***** Material provided

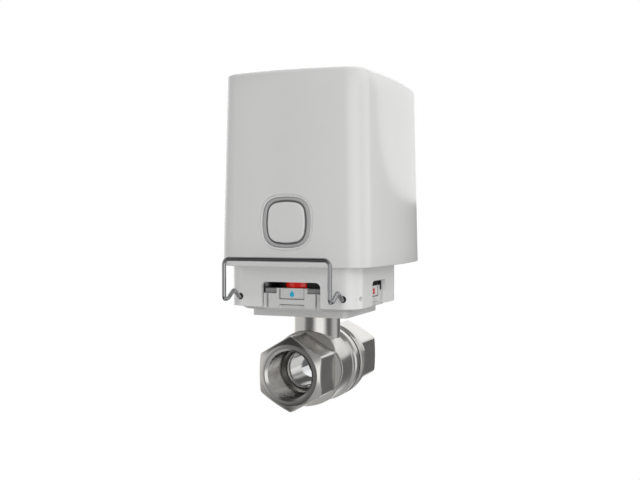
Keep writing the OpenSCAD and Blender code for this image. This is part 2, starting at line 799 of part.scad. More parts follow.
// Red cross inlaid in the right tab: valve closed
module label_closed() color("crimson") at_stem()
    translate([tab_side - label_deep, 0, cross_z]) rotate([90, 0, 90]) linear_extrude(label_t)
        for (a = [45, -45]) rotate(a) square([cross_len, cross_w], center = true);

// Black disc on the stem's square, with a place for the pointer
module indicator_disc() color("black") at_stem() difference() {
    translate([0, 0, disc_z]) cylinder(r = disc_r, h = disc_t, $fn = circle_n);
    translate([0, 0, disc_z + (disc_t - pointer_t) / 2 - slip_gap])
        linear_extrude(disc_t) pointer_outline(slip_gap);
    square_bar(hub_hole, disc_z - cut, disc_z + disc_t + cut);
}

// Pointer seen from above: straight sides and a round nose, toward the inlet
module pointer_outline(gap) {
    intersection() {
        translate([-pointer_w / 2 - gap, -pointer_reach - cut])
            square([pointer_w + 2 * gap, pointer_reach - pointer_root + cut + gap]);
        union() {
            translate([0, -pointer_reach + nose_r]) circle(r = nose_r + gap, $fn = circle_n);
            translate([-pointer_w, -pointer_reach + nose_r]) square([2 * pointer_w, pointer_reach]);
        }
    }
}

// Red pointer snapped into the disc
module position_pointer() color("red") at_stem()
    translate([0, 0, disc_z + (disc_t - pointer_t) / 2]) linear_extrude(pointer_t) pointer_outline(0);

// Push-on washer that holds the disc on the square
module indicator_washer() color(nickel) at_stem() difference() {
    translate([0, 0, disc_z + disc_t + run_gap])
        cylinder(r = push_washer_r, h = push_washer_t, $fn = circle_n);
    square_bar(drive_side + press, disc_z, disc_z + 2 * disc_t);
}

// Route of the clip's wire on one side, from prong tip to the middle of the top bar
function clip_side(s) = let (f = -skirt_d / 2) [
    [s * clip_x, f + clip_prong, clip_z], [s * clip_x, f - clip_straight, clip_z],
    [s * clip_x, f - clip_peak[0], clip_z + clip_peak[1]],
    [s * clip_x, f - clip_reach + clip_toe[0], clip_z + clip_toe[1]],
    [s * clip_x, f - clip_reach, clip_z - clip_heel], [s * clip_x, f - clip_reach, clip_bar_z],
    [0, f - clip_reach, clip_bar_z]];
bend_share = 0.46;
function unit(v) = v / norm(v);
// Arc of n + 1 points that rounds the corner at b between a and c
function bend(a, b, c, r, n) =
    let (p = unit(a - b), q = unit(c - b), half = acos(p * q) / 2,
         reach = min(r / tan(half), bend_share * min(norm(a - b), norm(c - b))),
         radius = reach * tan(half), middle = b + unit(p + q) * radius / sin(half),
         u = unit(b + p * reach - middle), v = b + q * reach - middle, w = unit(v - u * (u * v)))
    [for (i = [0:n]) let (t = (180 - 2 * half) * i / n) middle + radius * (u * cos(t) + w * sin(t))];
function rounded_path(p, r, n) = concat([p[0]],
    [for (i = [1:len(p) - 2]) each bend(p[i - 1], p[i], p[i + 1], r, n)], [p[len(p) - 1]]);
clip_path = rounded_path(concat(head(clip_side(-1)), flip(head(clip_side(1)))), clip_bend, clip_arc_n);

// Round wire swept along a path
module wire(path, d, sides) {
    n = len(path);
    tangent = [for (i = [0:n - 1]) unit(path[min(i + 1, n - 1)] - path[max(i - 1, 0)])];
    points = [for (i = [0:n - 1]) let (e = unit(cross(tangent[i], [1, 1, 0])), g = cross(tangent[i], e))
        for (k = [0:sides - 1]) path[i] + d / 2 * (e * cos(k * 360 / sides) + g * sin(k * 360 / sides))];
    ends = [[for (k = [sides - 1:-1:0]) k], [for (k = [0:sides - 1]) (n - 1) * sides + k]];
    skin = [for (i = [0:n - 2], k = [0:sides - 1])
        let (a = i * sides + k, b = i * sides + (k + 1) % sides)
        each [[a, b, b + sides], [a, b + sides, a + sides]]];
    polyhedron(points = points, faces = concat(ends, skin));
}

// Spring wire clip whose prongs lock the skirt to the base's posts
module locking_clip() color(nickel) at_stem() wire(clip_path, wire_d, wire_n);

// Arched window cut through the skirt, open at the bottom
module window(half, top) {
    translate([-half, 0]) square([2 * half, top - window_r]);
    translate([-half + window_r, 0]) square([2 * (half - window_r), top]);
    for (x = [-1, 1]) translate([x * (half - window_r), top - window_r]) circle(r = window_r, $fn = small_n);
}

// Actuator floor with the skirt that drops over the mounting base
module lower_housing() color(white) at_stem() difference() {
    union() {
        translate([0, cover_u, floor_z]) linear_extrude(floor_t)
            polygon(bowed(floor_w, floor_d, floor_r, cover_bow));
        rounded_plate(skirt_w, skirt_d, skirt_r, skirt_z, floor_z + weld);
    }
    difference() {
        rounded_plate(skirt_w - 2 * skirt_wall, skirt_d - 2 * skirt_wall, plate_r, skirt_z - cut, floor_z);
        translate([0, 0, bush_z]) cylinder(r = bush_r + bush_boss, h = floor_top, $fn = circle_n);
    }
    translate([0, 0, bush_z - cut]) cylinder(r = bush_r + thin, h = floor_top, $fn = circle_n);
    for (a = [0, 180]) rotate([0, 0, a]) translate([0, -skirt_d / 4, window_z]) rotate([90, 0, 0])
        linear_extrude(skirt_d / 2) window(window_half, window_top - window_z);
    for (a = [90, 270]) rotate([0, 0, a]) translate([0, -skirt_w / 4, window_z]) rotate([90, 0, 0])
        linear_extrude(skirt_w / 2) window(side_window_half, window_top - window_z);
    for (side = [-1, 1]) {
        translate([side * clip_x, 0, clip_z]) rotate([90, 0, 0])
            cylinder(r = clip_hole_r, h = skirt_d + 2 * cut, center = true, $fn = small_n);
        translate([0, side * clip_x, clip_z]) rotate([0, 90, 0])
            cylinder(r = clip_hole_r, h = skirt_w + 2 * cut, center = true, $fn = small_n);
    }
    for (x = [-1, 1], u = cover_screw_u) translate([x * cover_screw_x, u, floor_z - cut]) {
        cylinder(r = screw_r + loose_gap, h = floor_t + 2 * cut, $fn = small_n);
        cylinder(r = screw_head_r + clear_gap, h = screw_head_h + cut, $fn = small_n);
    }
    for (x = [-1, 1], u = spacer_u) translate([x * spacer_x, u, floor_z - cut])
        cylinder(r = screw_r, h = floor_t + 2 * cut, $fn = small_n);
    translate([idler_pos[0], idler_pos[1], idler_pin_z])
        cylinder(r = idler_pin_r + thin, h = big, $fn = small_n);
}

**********

Task statement:
Your task is to quote the lines above, beginning with the first and ending with the one that holds "for (a = [45, -45])".

Answer:
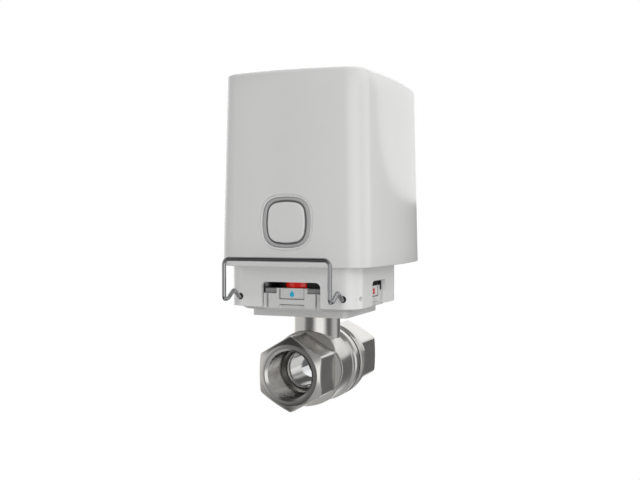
Keep writing the OpenSCAD and Blender code for this image. This is part 2, starting at line 799 of part.scad. More parts follow.
// Red cross inlaid in the right tab: valve closed
module label_closed() color("crimson") at_stem()
    translate([tab_side - label_deep, 0, cross_z]) rotate([90, 0, 90]) linear_extrude(label_t)
        for (a = [45, -45]) rotate(a) square([cross_len, cross_w], center = true);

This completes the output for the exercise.